Tare punta sullo svizzero, ora si tratta col Bayer Leverkusen. Fari anche sul 2002 del Bruges e sul 2003 del Valencia
Granit è il nome più evocativo del mondo. Granito. Solido. Il Milan vuole Granit Xhaka perché è fedele al suo nome: un giocatore che in campo si fa sentire per fisico e personalità. Igli Tare, quando è stato chiamato a costruire il nuovo Milan, ha avuto chiara un’idea: cominciare dalle grandi anime di spogliatoio. Luka Modric è stato il primo nome: un vincente a tutti i livelli, di eleganza classica, Fidia con un pallone da calcio. Granit Xhaka è la sua faccia più dura. Ha la stessa abitudine a frequentare i grandi palcoscenici – Bundesliga, Premier League, ancora Bundesliga – e una grande capacità di stare in campo, guidare la squadra e proteggere la difesa.

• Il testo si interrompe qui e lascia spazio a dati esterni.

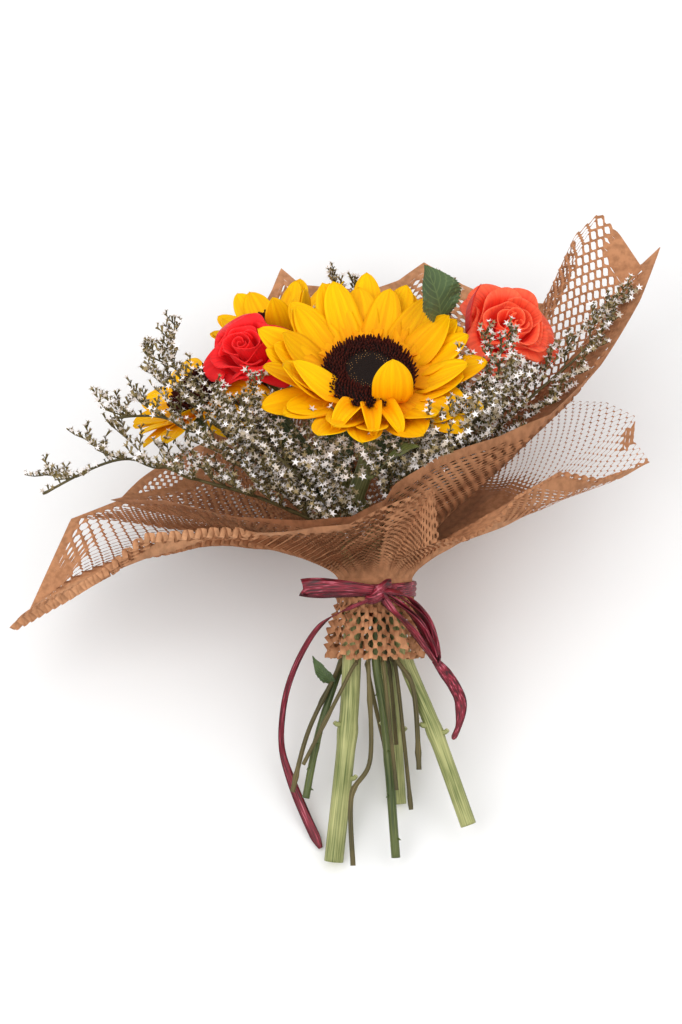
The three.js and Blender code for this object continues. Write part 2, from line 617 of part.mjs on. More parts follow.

Il Milan su Xhaka continua a lavorare, con decisione e ottimismo. Con Granit, c’è feeling. Impossibile che un giocatore così non senta il fascino di un Milan che vuole tornare a vincere e si affida a lui. Il tema ora è convincere il Leverkusen a lasciar partire uno dei suoi leader. Xhaka ha un contratto ancora lungo con i tedeschi, fino al 2028, e non ha un ingaggio vietato a un club come il Milan. La personalità viene dalla famiglia. “Papà è sempre stato un fiero kosovaro”, ha detto Granit al Guardian. Manifestò contro il governo comunista a Belgrado, fu arrestato, diventò un prigioniero politico. Per il figlio la vita è stata più semplice: calcio al centro di tutto, sette stagioni all’Arsenal, il Leverkusen e ora chissà, la Serie A. Per arrivarci, manca l’accordo tra club, che il Milan proverà a trovare presto.